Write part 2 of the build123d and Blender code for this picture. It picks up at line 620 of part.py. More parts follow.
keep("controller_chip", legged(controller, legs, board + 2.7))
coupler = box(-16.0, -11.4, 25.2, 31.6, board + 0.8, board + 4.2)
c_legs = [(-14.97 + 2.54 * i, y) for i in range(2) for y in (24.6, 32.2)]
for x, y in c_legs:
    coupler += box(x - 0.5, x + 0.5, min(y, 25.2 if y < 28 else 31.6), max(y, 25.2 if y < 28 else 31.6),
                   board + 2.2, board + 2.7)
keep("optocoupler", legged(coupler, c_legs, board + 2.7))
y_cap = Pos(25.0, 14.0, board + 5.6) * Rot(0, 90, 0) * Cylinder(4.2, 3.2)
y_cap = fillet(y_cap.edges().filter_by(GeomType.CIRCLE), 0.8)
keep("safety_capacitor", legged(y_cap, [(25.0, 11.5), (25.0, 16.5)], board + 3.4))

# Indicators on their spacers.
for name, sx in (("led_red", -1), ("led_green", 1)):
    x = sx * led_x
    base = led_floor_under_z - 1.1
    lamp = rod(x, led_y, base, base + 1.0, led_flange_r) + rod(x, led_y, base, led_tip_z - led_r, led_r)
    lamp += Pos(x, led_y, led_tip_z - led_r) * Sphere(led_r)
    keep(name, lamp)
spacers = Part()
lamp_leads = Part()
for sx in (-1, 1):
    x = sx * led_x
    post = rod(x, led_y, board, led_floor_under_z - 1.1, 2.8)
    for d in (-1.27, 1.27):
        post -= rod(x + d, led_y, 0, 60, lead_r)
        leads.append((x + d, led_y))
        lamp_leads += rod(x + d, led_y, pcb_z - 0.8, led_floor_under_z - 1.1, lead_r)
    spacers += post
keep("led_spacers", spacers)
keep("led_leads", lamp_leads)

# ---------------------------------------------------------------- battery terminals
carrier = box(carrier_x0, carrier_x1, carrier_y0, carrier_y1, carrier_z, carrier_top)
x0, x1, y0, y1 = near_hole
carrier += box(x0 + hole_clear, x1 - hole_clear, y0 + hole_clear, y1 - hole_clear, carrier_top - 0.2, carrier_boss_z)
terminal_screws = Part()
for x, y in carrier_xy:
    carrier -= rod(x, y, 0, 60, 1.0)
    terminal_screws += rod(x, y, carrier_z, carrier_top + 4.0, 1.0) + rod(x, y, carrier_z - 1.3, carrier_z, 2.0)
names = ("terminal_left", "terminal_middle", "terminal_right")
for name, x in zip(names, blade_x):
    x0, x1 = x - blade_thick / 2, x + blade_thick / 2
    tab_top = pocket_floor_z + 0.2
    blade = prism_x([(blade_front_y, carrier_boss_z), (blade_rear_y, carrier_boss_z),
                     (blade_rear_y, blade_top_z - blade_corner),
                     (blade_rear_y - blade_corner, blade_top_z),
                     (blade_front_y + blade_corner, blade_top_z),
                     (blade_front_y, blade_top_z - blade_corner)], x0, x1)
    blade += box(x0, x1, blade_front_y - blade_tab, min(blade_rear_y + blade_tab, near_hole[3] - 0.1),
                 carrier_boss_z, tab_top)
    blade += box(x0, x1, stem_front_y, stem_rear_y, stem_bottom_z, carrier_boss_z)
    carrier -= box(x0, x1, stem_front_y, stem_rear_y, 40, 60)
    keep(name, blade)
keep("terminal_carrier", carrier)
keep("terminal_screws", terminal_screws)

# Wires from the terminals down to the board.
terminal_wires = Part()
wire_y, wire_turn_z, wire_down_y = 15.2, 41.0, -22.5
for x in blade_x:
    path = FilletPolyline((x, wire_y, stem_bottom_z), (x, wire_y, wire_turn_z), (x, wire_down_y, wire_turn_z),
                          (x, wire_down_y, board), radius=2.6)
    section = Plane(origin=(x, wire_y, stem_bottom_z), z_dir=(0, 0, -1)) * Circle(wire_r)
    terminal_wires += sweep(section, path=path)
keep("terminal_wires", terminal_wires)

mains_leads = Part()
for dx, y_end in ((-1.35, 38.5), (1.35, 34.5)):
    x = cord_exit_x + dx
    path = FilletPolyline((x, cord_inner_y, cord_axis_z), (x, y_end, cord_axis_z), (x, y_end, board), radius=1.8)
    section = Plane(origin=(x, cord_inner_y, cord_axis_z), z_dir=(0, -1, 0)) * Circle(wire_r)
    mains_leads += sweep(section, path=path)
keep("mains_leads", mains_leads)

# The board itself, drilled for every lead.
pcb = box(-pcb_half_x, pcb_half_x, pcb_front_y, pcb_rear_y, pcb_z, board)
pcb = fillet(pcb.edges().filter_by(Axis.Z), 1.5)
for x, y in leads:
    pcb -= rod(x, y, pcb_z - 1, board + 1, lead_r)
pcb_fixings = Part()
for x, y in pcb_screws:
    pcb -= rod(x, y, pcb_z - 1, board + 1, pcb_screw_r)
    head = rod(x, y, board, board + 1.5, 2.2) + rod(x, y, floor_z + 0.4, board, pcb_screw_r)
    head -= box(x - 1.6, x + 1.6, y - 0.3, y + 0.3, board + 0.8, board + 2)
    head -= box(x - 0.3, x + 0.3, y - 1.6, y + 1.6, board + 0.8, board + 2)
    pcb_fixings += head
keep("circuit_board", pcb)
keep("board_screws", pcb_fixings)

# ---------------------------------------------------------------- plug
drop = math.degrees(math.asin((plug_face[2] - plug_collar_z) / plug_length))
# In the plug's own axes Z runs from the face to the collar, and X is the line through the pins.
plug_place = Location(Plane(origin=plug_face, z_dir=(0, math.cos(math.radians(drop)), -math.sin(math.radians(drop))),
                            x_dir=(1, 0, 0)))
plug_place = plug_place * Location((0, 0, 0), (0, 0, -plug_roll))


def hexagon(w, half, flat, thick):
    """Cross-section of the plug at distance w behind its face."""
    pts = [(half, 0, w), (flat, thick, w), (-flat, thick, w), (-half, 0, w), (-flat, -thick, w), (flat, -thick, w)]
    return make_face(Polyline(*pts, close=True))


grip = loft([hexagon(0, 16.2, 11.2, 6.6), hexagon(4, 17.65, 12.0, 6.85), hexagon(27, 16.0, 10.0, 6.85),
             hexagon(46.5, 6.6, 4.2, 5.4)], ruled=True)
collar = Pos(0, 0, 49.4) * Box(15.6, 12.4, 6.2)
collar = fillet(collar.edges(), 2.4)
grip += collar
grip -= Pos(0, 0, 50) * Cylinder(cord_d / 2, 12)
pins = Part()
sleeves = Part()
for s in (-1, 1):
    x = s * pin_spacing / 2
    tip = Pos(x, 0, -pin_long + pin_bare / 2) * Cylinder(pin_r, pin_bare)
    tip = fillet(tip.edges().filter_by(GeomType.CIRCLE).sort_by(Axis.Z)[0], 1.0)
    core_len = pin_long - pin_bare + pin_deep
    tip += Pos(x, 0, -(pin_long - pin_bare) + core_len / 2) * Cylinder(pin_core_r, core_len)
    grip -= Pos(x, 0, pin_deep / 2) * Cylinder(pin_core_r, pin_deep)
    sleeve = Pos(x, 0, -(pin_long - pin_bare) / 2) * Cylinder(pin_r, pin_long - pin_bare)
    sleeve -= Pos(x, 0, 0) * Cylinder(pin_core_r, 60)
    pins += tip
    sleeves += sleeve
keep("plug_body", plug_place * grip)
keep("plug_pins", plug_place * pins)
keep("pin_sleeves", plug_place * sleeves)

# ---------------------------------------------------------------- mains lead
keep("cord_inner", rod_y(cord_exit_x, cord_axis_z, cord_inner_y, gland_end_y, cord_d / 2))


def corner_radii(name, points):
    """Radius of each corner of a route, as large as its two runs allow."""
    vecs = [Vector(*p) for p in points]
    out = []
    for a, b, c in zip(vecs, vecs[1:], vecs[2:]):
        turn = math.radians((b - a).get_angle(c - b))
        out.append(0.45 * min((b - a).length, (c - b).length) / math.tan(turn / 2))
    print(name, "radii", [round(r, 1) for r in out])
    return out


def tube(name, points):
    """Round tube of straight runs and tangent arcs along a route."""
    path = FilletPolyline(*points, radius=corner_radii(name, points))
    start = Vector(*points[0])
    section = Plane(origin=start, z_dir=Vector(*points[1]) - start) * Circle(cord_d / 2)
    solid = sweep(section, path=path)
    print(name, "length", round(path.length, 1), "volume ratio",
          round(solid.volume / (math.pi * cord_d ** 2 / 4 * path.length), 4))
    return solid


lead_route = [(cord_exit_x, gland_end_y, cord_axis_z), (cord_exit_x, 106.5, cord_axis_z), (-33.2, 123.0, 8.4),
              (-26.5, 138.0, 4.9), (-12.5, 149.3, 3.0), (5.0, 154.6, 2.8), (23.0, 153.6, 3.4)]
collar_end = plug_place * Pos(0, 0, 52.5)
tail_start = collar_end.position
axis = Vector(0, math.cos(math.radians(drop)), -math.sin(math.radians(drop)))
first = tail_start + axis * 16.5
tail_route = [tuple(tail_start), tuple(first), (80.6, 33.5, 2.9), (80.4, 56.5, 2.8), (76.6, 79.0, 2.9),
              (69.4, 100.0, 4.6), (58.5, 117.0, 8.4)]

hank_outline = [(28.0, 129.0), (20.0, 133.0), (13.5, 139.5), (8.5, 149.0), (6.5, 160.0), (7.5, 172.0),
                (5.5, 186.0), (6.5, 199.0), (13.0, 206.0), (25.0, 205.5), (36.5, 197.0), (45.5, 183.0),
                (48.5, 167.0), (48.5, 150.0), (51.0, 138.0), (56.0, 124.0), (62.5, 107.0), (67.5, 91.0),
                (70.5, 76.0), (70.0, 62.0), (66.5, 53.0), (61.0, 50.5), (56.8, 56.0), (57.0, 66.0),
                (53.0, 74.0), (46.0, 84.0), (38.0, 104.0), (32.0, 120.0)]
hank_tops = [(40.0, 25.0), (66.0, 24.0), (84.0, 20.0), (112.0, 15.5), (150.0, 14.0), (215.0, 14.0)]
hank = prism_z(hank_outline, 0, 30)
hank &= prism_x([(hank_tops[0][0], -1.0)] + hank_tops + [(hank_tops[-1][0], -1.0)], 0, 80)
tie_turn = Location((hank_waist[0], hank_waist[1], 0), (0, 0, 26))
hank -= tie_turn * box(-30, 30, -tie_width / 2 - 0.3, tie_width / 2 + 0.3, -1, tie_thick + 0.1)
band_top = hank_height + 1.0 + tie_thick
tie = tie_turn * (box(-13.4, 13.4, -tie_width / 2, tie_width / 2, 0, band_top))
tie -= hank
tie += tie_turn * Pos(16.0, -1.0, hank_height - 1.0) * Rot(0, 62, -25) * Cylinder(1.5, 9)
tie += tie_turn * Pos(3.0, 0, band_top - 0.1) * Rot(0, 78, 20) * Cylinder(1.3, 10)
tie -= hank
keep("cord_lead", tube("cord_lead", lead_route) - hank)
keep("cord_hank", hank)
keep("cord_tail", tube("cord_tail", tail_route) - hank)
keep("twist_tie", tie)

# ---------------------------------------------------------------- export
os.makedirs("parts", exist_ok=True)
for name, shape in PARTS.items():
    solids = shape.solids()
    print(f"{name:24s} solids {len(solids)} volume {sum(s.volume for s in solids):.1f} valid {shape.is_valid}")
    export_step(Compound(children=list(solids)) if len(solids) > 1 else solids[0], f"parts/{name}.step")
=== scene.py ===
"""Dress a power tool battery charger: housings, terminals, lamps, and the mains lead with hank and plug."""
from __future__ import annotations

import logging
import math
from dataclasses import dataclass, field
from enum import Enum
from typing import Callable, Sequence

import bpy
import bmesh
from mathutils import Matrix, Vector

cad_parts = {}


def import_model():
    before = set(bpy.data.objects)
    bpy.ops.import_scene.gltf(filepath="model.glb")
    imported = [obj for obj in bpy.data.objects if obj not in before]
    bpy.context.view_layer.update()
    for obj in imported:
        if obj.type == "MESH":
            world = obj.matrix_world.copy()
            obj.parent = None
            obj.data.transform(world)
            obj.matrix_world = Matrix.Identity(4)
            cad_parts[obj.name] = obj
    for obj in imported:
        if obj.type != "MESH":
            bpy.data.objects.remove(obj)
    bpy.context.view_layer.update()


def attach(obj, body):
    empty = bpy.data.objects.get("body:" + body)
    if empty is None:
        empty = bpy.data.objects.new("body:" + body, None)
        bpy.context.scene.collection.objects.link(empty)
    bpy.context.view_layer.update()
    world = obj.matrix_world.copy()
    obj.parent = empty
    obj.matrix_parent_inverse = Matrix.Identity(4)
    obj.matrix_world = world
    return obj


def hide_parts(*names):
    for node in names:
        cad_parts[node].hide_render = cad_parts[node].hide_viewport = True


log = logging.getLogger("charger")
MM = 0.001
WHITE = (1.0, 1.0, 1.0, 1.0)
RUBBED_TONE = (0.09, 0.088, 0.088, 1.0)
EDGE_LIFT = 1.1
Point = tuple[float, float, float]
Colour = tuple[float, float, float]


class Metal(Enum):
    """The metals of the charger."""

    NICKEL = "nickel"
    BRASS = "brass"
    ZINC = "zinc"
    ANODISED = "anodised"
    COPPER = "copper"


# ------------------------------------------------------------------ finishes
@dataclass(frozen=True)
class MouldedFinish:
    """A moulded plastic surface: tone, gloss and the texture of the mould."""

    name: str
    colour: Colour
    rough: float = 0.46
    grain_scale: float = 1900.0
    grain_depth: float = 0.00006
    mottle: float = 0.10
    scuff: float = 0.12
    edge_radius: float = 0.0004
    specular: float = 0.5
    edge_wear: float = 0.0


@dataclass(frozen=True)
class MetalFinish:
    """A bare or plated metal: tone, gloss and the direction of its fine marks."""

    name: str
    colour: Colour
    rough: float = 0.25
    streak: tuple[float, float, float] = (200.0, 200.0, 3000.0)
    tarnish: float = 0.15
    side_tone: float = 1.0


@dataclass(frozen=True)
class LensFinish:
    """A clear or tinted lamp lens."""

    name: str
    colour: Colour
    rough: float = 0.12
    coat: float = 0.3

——

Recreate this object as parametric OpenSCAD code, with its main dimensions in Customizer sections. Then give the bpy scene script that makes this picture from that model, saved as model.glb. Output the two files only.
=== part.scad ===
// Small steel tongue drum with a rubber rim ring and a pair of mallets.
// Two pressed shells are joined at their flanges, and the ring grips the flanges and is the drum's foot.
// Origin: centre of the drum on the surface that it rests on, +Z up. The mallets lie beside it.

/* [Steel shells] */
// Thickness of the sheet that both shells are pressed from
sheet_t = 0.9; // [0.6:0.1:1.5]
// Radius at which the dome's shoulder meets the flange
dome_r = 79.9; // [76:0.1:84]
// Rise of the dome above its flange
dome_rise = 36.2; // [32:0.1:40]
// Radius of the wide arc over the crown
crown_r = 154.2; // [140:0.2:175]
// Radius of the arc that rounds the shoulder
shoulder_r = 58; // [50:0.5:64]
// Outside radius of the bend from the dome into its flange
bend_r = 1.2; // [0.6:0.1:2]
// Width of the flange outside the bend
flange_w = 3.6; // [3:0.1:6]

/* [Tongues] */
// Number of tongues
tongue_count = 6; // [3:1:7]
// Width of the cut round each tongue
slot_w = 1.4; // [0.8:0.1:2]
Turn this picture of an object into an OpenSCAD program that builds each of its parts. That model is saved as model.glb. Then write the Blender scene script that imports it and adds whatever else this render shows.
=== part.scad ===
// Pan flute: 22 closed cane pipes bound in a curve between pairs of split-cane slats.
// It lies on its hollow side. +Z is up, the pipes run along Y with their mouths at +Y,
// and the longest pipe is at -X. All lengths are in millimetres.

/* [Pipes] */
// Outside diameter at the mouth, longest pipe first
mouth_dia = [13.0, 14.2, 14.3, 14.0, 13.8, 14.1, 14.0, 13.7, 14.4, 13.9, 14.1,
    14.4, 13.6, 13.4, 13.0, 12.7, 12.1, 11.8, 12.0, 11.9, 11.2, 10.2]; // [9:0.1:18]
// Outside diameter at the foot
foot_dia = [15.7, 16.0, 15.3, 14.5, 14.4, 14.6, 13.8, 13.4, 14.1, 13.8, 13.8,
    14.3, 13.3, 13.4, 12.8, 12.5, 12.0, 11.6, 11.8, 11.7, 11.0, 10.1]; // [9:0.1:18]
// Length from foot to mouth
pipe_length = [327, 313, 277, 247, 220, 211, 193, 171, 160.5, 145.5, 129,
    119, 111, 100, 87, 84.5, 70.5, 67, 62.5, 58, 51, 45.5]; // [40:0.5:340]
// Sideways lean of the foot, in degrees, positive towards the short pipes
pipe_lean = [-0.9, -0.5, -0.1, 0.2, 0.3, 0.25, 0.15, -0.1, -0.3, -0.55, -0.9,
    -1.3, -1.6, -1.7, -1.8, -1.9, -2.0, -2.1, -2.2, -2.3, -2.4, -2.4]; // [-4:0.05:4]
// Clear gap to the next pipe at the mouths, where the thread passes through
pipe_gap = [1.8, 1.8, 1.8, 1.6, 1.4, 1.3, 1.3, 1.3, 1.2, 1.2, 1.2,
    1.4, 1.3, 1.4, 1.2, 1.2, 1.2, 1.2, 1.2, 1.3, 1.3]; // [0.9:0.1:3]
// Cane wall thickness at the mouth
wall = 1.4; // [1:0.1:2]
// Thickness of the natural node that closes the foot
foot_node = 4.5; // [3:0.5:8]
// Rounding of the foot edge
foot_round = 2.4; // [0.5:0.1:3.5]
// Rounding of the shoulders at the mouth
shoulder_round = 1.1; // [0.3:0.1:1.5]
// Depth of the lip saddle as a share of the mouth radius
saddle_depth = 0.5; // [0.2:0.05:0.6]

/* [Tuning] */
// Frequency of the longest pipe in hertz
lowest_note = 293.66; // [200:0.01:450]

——

Given problem>
Retype verbatim the lines that run from the line containing "obj.matrix_world = world" to the line containing "edge_wear: float = 0.0", both inclusive, and no others.

Response>
    obj.matrix_world = world
    return obj


def hide_parts(*names):
    for node in names:
        cad_parts[node].hide_render = cad_parts[node].hide_viewport = True


log = logging.getLogger("charger")
MM = 0.001
WHITE = (1.0, 1.0, 1.0, 1.0)
RUBBED_TONE = (0.09, 0.088, 0.088, 1.0)
EDGE_LIFT = 1.1
Point = tuple[float, float, float]
Colour = tuple[float, float, float]


class Metal(Enum):
    """The metals of the charger."""

    NICKEL = "nickel"
    BRASS = "brass"
    ZINC = "zinc"
    ANODISED = "anodised"
    COPPER = "copper"


# ------------------------------------------------------------------ finishes
@dataclass(frozen=True)
class MouldedFinish:
    """A moulded plastic surface: tone, gloss and the texture of the mould."""

    name: str
    colour: Colour
    rough: float = 0.46
    grain_scale: float = 1900.0
    grain_depth: float = 0.00006
    mottle: float = 0.10
    scuff: float = 0.12
    edge_radius: float = 0.0004
    specular: float = 0.5
    edge_wear: float = 0.0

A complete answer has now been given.